Much like the regular commercial world, the red-blooded Silicon Valley companies developed an affinity to adopt arbitration as the method of dispute resolution for any disputes with the users/ customers. Arbitration is cheaper than the regular civil proceedings, quicker and allows the companies to save its face when slapped with unfavourable awards, owing to its crowned feature: confidentiality. It is by all means a superior mode of resolution of commercial disputes between corporations, individuals or both. However, things become different when the warring parties are corporations and consumers.
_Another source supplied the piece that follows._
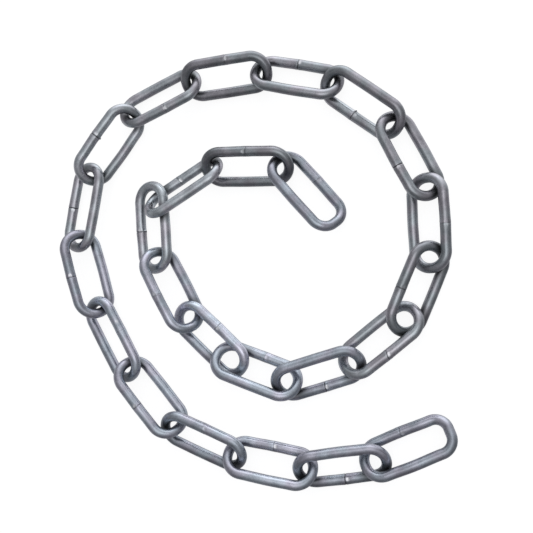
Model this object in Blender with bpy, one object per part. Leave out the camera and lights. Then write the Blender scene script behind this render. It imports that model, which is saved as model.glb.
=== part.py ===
"""One length of welded steel chain, laid on a level floor in an open coil.

Each link is one closed piece of round wire: two straight bars, two round crowns and a butt weld
half-way along one bar. A link lies with one bar along the floor and the other bar raised, because
it leans on the links that it is hooked into. Lengths are in metres, +Z is up, the floor is Z = 0
and the origin is under the middle of the coil.
"""

import math

import bmesh
import bpy
import numpy as np
from mathutils import Euler, Matrix, Vector

MM = 0.001

# The link
WIRE_DIAMETER = 5.0 * MM
INNER_LENGTH = 37.0 * MM
OUTER_WIDTH = 21.2 * MM
WIRE_RADIUS = WIRE_DIAMETER / 2
BEND_RADIUS = (OUTER_WIDTH - WIRE_DIAMETER) / 2
HALF_BAR = (INNER_LENGTH + 2 * WIRE_DIAMETER - OUTER_WIDTH) / 2

# The butt weld shows as a shallow groove round the wire
SEAM_HALF_WIDTH = 0.6 * MM
SEAM_NARROWING = 0.92

# Faces of the wire: a flat one of them lies on the floor along the lower bar
WIRE_SIDES = 12
CROWN_STEPS = 8
WIRE_FLAT = WIRE_RADIUS * math.cos(math.pi / WIRE_SIDES)

# Hooked links lie at least this far apart where they would touch, and at most this far apart where
# the photograph shows them slack
SEAT_GAP = 0.25 * MM
SLACK_GAP = 0.6 * MM
SEAT_SWEEPS = 400

# How readily a link shifts (metres), turns and leans (radians) while it is seated
SHIFT_EASE = 1.0 * MM
TURN_EASE = math.radians(2.0)
LEAN_EASE = math.radians(6.0)

# The photograph that the lay is read from, taken from almost straight above: its middle and its
# focal length in pixels, its distance from the floor's middle, and how it leans off the vertical
PHOTO_MIDDLE = 266.5
PHOTO_FOCAL = 800.0
PHOTO_DISTANCE = 391.0 * MM
PHOTO_LEAN_DOWN = math.radians(3.0)
PHOTO_LEAN_RIGHT = math.radians(14.0)

# Each link as read from the photograph, from the outer free end inwards: the pixel over its middle,
# its slant in the picture and its lean. Both are in degrees. The slant is counter-clockwise from
# the right, along the chain. A lean over 0 lifts the link's outer bar, one under 0 its inner bar.
LINKS_IN_PHOTO = [
    ((407, 448), -158, 20),
    ((342, 465), -173, -34),
    ((269, 462), 168, 26),
    ((203, 440), 155, -32),
    ((150, 396), 128, 36),
    ((113, 339), 117, -30),
    ((87, 273), 105, 42),
    ((84, 207), 80, -25),
    ((109, 145), 55, 42),
    ((160, 98), 28, -28),
    ((226, 76), 9, 35),
    ((296, 77), -9, -29),
    ((362, 102), -34, 28),
    ((410, 155), -61, -34),
    ((428, 223), -87, 21),
    ((418, 289), -112, -35),
    ((380, 339), -141, 23),
    ((318, 373), -163, -32),
    ((256, 370), 159, 30),
    ((210, 339), 136, -28),
    ((172, 289), 117, 39),
    ((153, 227), 94, -25),
    ((183, 187), 34, -46),
    ((247, 166), 1, 36),
    ((306, 190), -48, -32),
]

# A slant is carried down to the floor over this many pixels each side of the link's middle
SLANT_SPAN = 30

# Links whose weld is on the inner bar; the others have it on the outer bar
WELD_INSIDE = {1, 3, 4, 6, 10, 13, 14, 16, 19, 20}

STEEL_COLOUR = (0.30, 0.30, 0.33, 1.0)
STEEL_ROUGHNESS = 0.38


def clear_scene():
    """Remove every object that the file opened with."""
    for item in list(bpy.data.objects):
        bpy.data.objects.remove(item, do_unlink=True)


def middle_height(lean):
    """Height of a link's middle when its lower bar lies on the floor."""
    return BEND_RADIUS * abs(math.sin(lean)) + WIRE_FLAT


class Lie:
    """How one link lies: the middle of its plan, its heading and its sideways lean."""

    def __init__(self, middle, heading, lean):
        self.values = np.array([middle.x, middle.y, heading, lean])

    @property
    def heading(self):
        return self.values[2]

    @property
    def lean(self):
        return self.values[3]

    @property
    def centre(self):
        """The link's middle in the room."""
        return np.array([self.values[0], self.values[1], middle_height(self.lean)])

    @property
    def along(self):
        """Direction of the link's bars, towards the inner end of the chain."""
        return np.array([math.cos(self.heading), math.sin(self.heading), 0.0])

    @property
    def across(self):
        """Direction from the link's inner bar to its outer bar."""
        level = math.cos(self.lean)
        return np.array([-math.sin(self.heading) * level, math.cos(self.heading) * level, math.sin(self.lean)])


def room_point(pixel, height):
    """A point of the photograph, carried down to a height over the floor."""
    to_camera = Matrix.Rotation(-PHOTO_LEAN_DOWN, 3, "X") @ Matrix.Rotation(-PHOTO_LEAN_RIGHT, 3, "Y")
    to_room = to_camera.transposed()
    camera = to_room @ Vector((0.0, 0.0, PHOTO_DISTANCE))
    right = (pixel[0] - PHOTO_MIDDLE) / PHOTO_FOCAL
    up = (PHOTO_MIDDLE - pixel[1]) / PHOTO_FOCAL
    sight = to_room @ Vector((right, up, -1.0))
    return camera + sight * ((height - camera.z) / sight.z)


def read_lie(pixel, slant, lean):
    """One link's lie, as the photograph shows it."""
    lean = math.radians(lean)
    height = middle_height(lean)
    slant = math.radians(slant)
    reach = (SLANT_SPAN * math.cos(slant), -SLANT_SPAN * math.sin(slant))
    start = room_point((pixel[0] - reach[0], pixel[1] - reach[1]), height)
    stop = room_point((pixel[0] + reach[0], pixel[1] + reach[1]), height)
    heading = math.atan2(stop.y - start.y, stop.x - start.x)
    return Lie(room_point(pixel, height), heading, lean)


def wire_plan():
    """Middle of the wire once round a link, as (along, across) pairs about 1 mm apart."""
    bar = np.linspace(-HALF_BAR, HALF_BAR, 25)
    turn = np.linspace(-math.pi / 2, math.pi / 2, 3 * CROWN_STEPS + 1)
    lower = np.stack([bar, np.full_like(bar, -BEND_RADIUS)], axis=1)
    crown = np.stack([HALF_BAR + BEND_RADIUS * np.cos(turn), BEND_RADIUS * np.sin(turn)], axis=1)
    half = np.concatenate([lower, crown])
    return np.concatenate([half, -half])


WIRE_PLAN = wire_plan()


def wire_middle(lie):
    """Points along the middle of one link's wire, in the room."""
    return lie.centre + WIRE_PLAN[:, :1] * lie.along + WIRE_PLAN[:, 1:] * lie.across


def closest(first, second):
    """The two nearest points on the middles of two links' wires, and their distance."""
    a = wire_middle(first)
    b = wire_middle(second)
    spans = np.linalg.norm(a[:, None] - b[None], axis=2)
    i, j = np.unravel_index(spans.argmin(), spans.shape)
    return a[i], b[j], spans[i, j]


def point_moves(lie, point):
    """How a point of a link moves for each unit of shift, turn and lean."""
    arm = point - lie.centre
    turn = np.cross((0.0, 0.0, 1.0), arm)
    rise = BEND_RADIUS * math.cos(lie.lean) * math.copysign(1.0, lie.lean)
    lean = np.cross(lie.along, arm) + np.array([0.0, 0.0, rise])
    return np.array([(1.0, 0.0, 0.0), (0.0, 1.0, 0.0), turn, lean])


def seat_pair(first, second):
    """Ease two hooked links together, or apart, by the least moves that give a true seat."""
    a, b, span = closest(first, second)
    gap = span - WIRE_DIAMETER
    error = gap - min(max(gap, SEAT_GAP), SLACK_GAP)
    away = (a - b) / span
    pull = np.concatenate([point_moves(first, a) @ away, -point_moves(second, b) @ away])
    ease = np.square([SHIFT_EASE, SHIFT_EASE, TURN_EASE, LEAN_EASE] * 2)
    moves = -0.5 * error * ease * pull / (ease * pull * pull).sum()
    first.values += moves[:4]
    second.values += moves[4:]


def seat_links(lies):
    """Seat every link on its neighbours, a little at a time."""
    for _ in range(SEAT_SWEEPS):
        for first, second in zip(lies, lies[1:]):
            seat_pair(first, second)


def extrude_ring(mesh, ring, step, scale=1.0):
    """Carry the wire's open ring on by a step, then scale it about its own middle."""
    new = bmesh.ops.extrude_edge_only(mesh, edges=ring)["geom"]
    points = [item for item in new if isinstance(item, bmesh.types.BMVert)]
    bmesh.ops.translate(mesh, vec=(step, 0.0, 0.0), verts=points)
    middle = sum((point.co for point in points), Vector()) / len(points)
    bmesh.ops.scale(mesh, vec=(scale,) * 3, space=Matrix.Translation(-middle), verts=points)
    return [item for item in new if isinstance(item, bmesh.types.BMEdge)]


def extrude_bar(mesh, ring, direction, has_weld):
    """One straight bar, with the weld's groove round its middle where it has one."""
    if not has_weld:
        return extrude_ring(mesh, ring, direction * 2 * HALF_BAR)
    to_seam = direction * (HALF_BAR - SEAM_HALF_WIDTH)
    ring = extrude_ring(mesh, ring, to_seam)
    ring = extrude_ring(mesh, ring, direction * SEAM_HALF_WIDTH, SEAM_NARROWING)
    ring = extrude_ring(mesh, ring, direction * SEAM_HALF_WIDTH, 1 / SEAM_NARROWING)
    return extrude_ring(mesh, ring, to_seam)


def spin_crown(mesh, ring, side):
    """Half a turn of wire round one end of the link."""
    points = list({point for edge in ring for point in edge.verts})
    spun = bmesh.ops.spin(
        mesh,
        geom=points + ring,
        cent=(side * HALF_BAR, 0.0, 0.0),
        axis=(0.0, 0.0, 1.0),
        dvec=(0.0, 0.0, 0.0),
        angle=math.pi,
        steps=CROWN_STEPS,
    )
    return [item for item in spun["geom_last"] if isinstance(item, bmesh.types.BMEdge)]


def link_mesh(name, lean, weld_inside):
    """A closed link about its own middle, with X along its bars and Z square to them."""
    mesh = bmesh.new()
    upright = Matrix.Rotation(math.pi / 2, 4, "Y")
    roll = Matrix.Rotation(-abs(lean) - math.pi / WIRE_SIDES, 4, "Z")
    start = Matrix.Translation((-HALF_BAR, -BEND_RADIUS, 0.0)) @ upright @ roll
    bmesh.ops.create_circle(mesh, segments=WIRE_SIDES, radius=WIRE_RADIUS, matrix=start)
    ring = extrude_bar(mesh, list(mesh.edges), 1, weld_inside)
    ring = spin_crown(mesh, ring, 1)
    ring = extrude_bar(mesh, ring, -1, not weld_inside)
    spin_crown(mesh, ring, -1)
    bmesh.ops.remove_doubles(mesh, verts=list(mesh.verts), dist=0.001 * MM)
    bmesh.ops.recalc_face_normals(mesh, faces=list(mesh.faces))
    data = bpy.data.meshes.new(name)
    mesh.to_mesh(data)
    mesh.free()
    data.shade_smooth()
    data.set_sharp_from_angle(angle=math.radians(50))
    return data


def steel_material(name):
    """Plain drawn steel wire, mid grey and satin."""
    material = bpy.data.materials.new(name)
    material.use_nodes = True
    shader = material.node_tree.nodes["Principled BSDF"]
    shader.inputs["Base Color"].default_value = STEEL_COLOUR
    shader.inputs["Metallic"].default_value = 1.0
    shader.inputs["Roughness"].default_value = STEEL_ROUGHNESS
    return material


def add_link(number, lie, parent):
    """One link where it lies, as an object of its own."""
    name = f"link_{number:02d}"
    link = bpy.data.objects.new(name, link_mesh(name, lie.lean, number in WELD_INSIDE))
    link.data.materials.append(steel_material(f"{name}_steel"))
    link.location = lie.centre
    link.rotation_euler = Euler((lie.lean, 0.0, lie.heading))
    link.parent = parent
    bpy.context.scene.collection.objects.link(link)
    return link


def centre_plan(chain, links):
    """Move the whole chain so that the middle of its plan is over the origin."""
    bpy.context.view_layer.update()
    corners = [link.matrix_world @ vertex.co for link in links for vertex in link.data.vertices]
    for axis in (0, 1):
        values = [corner[axis] for corner in corners]
        chain.location[axis] = -(min(values) + max(values)) / 2


def build_chain():
    """The whole chain, seated link by link."""
    lies = [read_lie(*link) for link in LINKS_IN_PHOTO]
    seat_links(lies)
    chain = bpy.data.objects.new("chain", None)
    bpy.context.scene.collection.objects.link(chain)
    links = [add_link(number, lie, chain) for number, lie in enumerate(lies, start=1)]
    centre_plan(chain, links)


clear_scene()
build_chain()
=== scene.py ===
import math
from random import Random

import bmesh
import bpy
from mathutils import Matrix, Vector, noise
from mathutils.kdtree import KDTree


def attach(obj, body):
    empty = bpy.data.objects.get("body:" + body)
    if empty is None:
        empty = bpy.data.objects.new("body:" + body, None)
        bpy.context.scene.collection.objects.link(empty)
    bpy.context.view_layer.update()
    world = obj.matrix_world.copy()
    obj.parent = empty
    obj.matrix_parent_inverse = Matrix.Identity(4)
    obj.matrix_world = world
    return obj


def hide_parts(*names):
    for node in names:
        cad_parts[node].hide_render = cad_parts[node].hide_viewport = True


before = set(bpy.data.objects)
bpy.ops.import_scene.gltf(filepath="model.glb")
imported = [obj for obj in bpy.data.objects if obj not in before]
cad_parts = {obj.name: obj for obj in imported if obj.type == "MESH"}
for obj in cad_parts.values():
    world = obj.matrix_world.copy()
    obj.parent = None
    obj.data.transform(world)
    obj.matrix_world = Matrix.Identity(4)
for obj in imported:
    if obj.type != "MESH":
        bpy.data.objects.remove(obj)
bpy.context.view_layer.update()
mm = 0.001
print("frame loaded,", len(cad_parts), "links")

# How a link's two bars are told apart on its CAD node, by the area of their faces in square mm
barFaces = {"plainFrom": 12.0, "weldedFrom": 5.0}


def middleOf(faces):
    return sum((face.center for face in faces), Vector()) / len(faces)


def lieOf(node):
    # the CAD link's middle, the direction of its bars, and the way across to its welded bar
    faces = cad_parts[node].data.polygons
    plainFrom = barFaces["plainFrom"] * mm * mm
    weldedFrom = barFaces["weldedFrom"] * mm * mm
    plain = [face for face in faces if face.area > plainFrom]
    welded = [face for face in faces if weldedFrom < face.area <= plainFrom]
    first = plain[0].normal
    second = min((face.normal for face in plain), key=lambda normal: abs(normal.dot(first)))
    middle = (middleOf(plain) + middleOf(welded)) / 2
    across = (middleOf(welded) - middle).normalized()
    return middle, first.cross(second).normalized(), across


def liesOfChain():
    # every link's place as a matrix: X along its bars to the inner end, Y across to the welded bar
    lies = [lieOf(node) for node in sorted(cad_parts)]
    places = []
    for index, (middle, along, across) in enumerate(lies):
        before = lies[max(index - 1, 0)][0]
        after = lies[min(index + 1, len(lies) - 1)][0]
        if along.dot(after - before) < 0:
            along = -along
        axes = Matrix((along, across, along.cross(across))).transposed().to_4x4()
        places.append(Matrix.Translation(middle) @ axes)
    return places


# The link and its wire, in mm
linkShape = {
    "wire": 5.0,
    "halfLength": 20.85,
    "bend": 8.1,
    "sides": 48,
    "barStep": 0.8,
    "weldZone": 4.5,  # the steps are finer this near the weld
    "weldStep": 0.15,
    "weldStepGrowth": 1.15,
    "turnStep": math.radians(5.0),
    "leastFlat": 0.05,  # a squarer crown's straight end is drawn if it is longer
    "patternStep": 200,  # from one link to the next in the noise, so that no two are alike
}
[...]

With the development of arbitration law and its popularity, companies such as Amazon, Comcast, Wells Fargo, Ticketmaster, Dropbox, Goldman Sachs, P.F. Chang’s, and Uber began using arbitration clauses in the terms of use agreement on their respective websites. Meaning thereby, a website user or a customer who makes a transaction using the company’s service is knowingly or unknowingly, waiving off his right to approach the civil court or file a Class Action Suit in case of a dispute against the company. But if arbitration is so beneficial to the businesses, why did Amazon choose to abandon it? We can figure out why.

Although Amazon hasn’t reported any reason for the move, the legal circumstances surrounding the company make the investigation pretty clear. The company is facing 75,000 arbitration claims from consumers regarding the privacy issues arising from the use of Echo devices. Does it change much? The answer is a resounding yes.
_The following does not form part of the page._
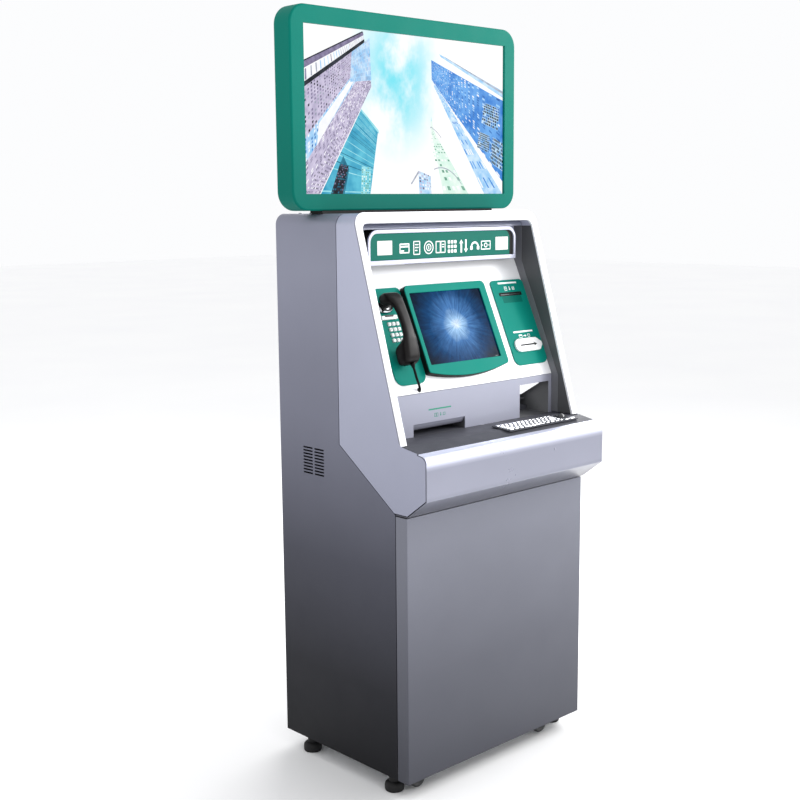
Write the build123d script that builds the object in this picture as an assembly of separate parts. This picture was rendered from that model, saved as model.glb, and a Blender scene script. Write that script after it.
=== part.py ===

A typical civil suit can be initiated by multiple parties against a single entity, however, arbitration, being based on the contractual relationship between the parties, can only take place between signatories to the respective contract. In the past, consumers, as well as law firms, faced difficulties in settling the claim of several, sometimes thousands, of customers against corporations. The law firms thus figured out a way – to launch mass-arbitration claims against the corporations. This way, the claims don’t just remain a fly in the face of the companies but become truly difficult to deal with. Imagine having to pay for thousands of arbitrators or the ensuing paperwork, which is quite considerable in arbitrations.

Amazon’s problems became worse due to the arbitration clause on its Website itself. Under the said arbitration clause, the fees from the side of the Consumers were also to be paid by Amazon. According to the Wall Street Journal report, Amazon has to pay $10 million before even the start of the arbitrations. When put under the hot tub, Amazon did the math and chose courts over arbitration.

Whether Arbitrations are Consumer Friendly?

Arbitration has been reviled as a mode of dispute resolution between corporates and consumers due to the undue advantages inadvertently offered by the procedure to resourceful corporations as against unsuspecting consumers who inadvertently agreed to the fine print. Deepak Gupta and Lina Khan refer to such clauses as “forced arbitration clauses” and such arbitration as “massive wealth transfer”. They argue that it allows the corporation to transfer wealth upwards (to itself) from consumers, workers and financial institutions.

However, in 2010, Northwestern Pritzker School of Law conducted a study on 300 decisions of the American Arbitration Association consumer arbitration the results of which were quite different. The study revealed, “Consumers won some relief in 53.3% of the cases they filed and recovered an average of $19,255; business claimants won some relief in 83.6% of their cases and recovered an average of $20,648“. Meaning thereby that contention that arbitration decisions tend to be pro-businesses, is not tenable. The study further showed, “in cases with claims seeking less than $10,000, consumer claimants paid an average of $96 ($1 administrative fees + $95 arbitrator fees). This amount increases to $219 ($15 administrative fees + $204 arbitrator fees) for claims between $10,000 and $75,000“. Furthermore, the result showed that the arbitrator awarded attorney’s fees to the consumers in 63% of the cases in which the consumer sought such an award.

In light of the above, it does not appear that arbitration can really be called biased to corporations. The mechanism of arbitration is such that the conflicting parties are given due chance to present their claims and pursue the same to their satisfaction. Having a robust case to their side, consumers can take a handsome arbitral award coupled with the reimbursement of the fees paid to the arbitrator, the attorneys and the institution. However, reimbursement to the consumer that is partaking in arbitration is something that should be a norm rather than a discretion.

Future of Arbitration

A sweeping move like such from the apex of the e-commerce industry would not go unnoticed by the companies. The decision deals a serious blow to the practice of choosing arbitration as a mode of dispute resolution by parties entering into contracts. The other companies may eventually follow suit, which would veritably change the arbitration landscape.

Mass-arbitrations have happened earlier as well. In 2018, Uber faced 12,500 arbitration claims for labour law violations. Similarly, in 2020, 5,010 arbitration claims were filed against Doordash from its employees. However, they have not generally resulted in the corporations doing away with arbitration in toto.

It is important for the businesses to consider the opportunity cost of abandoning arbitration. When choosing courts over arbitration, the businesses are choosing long term disputes in the public eye, and a prolonged burn in the pockets, not to mention, class action suits that can result in a bad rep of great extent.